We were all seated at the same table at that wedding, Ken, and I was stunned to be in his presence. I thought about asking for a photo, but I wussed out. The most memorable moment, though, came when he and his lovely wife Sabrina thought that I and the friend sitting next to me were a (gay) couple! To be honest, I don't think either of us were flattered, but we sure were amused, and making Bob Schiller laugh was certainly a scrapbook moment.

VP81955 said...

cadavra, I understand the family has requested memorial donations be made in Bob's name to the ACLU, so don't sweat it. And, as another famed comedy writer noted, not that there's anything wrong with that...

Wag said...

Scott's Funny You Should Ask oral histories of sitcom writers is really good.

Interviews with
Allan Burns
Arnold Margolin
Austin Kalish
Bernie Orenstein
Bill Persky
Bob Carroll Jr.
Bob Schiller
Carl Kleinschmitt
David Lloyd
Ed Scharlach
Elroy Schwartz
Fred Freeman
Irma Kalish
Jack Elinson
Jerry Mayer
Jim Parker
Lilia Garrett
Madeylyn Davis
Paul Wayne
Rick Mittleman
Sam Bobrick
Sam Denoff
Saul Turteltaub

The writers were interviewed separately but put together on the page on common topics. (this is the only way to get a bunch of comedy writers together and not have them constantly interrupting each other)

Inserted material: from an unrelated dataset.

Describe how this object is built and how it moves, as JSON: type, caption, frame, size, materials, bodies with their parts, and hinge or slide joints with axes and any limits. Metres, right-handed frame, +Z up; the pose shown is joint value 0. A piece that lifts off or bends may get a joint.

Topics include their first break. Their biggest successes. And the showss that didn't quite make it. Collaboration. Retiring. And more.

It also includes their flops and the actors they didn't like.

I was especially interested in the legendary David Lloyd, who didn't do many interviews.

Here's two David Lloyd trivia questions answered in the book.

What was the one improvement the Mary Tyler Moore room gave him on his first draft of "Chuckles Bites the Dust"?

What was the one joke of someone else's he wished he wrote?

Breadbaker said...

When I read the NYT obit I knew to come here for, in the words of Paul Harvey, the rest of the story. Neither you, Ken, nor the commenters disappoint.